Women’s football team emerges from India’s largest Red light area

Kolkata: India’s largest red light area in Bengal will have its first women’s football team emerging from Sonagacchi where thousands of women are in destitute conditions working in sex trade.

The Durbar Mahila Samanawaya Committee has taken the initiative to fight the discrimination against these sex workers and children through football which
is globally associated with the fight against discrimination, TOI reported.

The team named as ‘Amra Padatik’ will start its training from the first week of August.

A class IX student Zoya (name changed) loves to play football. Speaking of her interest in football she says she developed an interest in the sport watching her male counterparts play.

“At first I was hesitant, but then I thought that if boys my age can play this game, so can I without thinking of societal pressure. This thought drives me to play football whenever I get time after completing my studies,” she says.

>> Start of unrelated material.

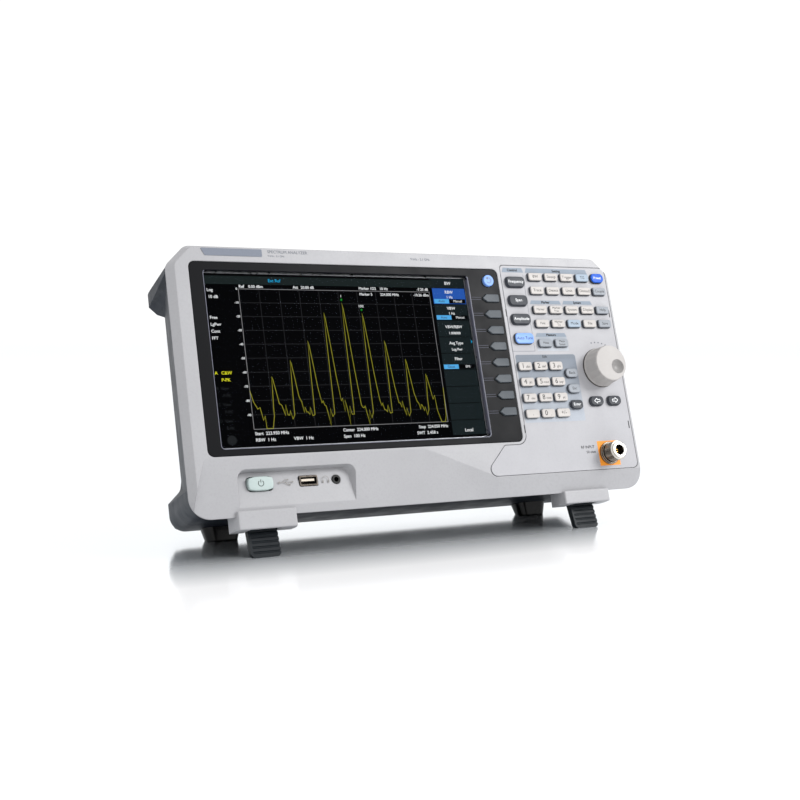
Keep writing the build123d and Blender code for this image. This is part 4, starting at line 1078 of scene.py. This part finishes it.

Another girl Ankhi Das, also a Class IX student and a die-hard Ronaldo fan dream is to become a professional football player.

“All these restrictions about girls not playing football are man-made and it’s high time we defy such preconceived notions and prove to society that girls can play football with as much love and passion as boys,” she says.

Her mother is too supportive of her daughter’s dream. She said: “There’s hardly any difference between a girl and a boy now. I will encourage her to play football and will be there by her side if she wants to pursue it as her profession. I just want my daughter to lead a respectable life, unlike mine.”

Speaking of the formation of the football team, chief advisor of Durbar Mahila Samanywaya committee Smarajit Jana says it was the girls idea to come up with a team and name their passion a name.

“There was a lot of enthusiasm among these children about the World Cup. I would regularly get calls from some of the girls, who later came to me and said they wanted to play football. But they were shy and afraid at the same time, worrying what people would say. There is a lack of conscience in our society which gives rise to various differences and discriminations. So, I thought this is perhaps the best time to break the notion that football can only be played by boys,” said Jana.

This game would boost their self-confidence and help them fight the discrimination while pushing them forward to beat the odds and defy the conventions and prejudices he adds.

“Football, among all team games, is a great leveller and can help break the gender stereotype and kick away the stigma against sex workers’ children,” he said.

The eight-member team is ready to start their training thrice a week at the B K Paul ground near Shobhabazar from August first week next.

With this initiative, not just sex workers but also backward and underprivileged girls would join the team.

Ismail Sardar, son of a sex worker who has represented India at international football tournaments and a member of Durbar’s boys’ team, said, “I want our girls’ team to fight all obstacles and play the game wholeheartedly so that we, children of sex workers, are accepted in society.”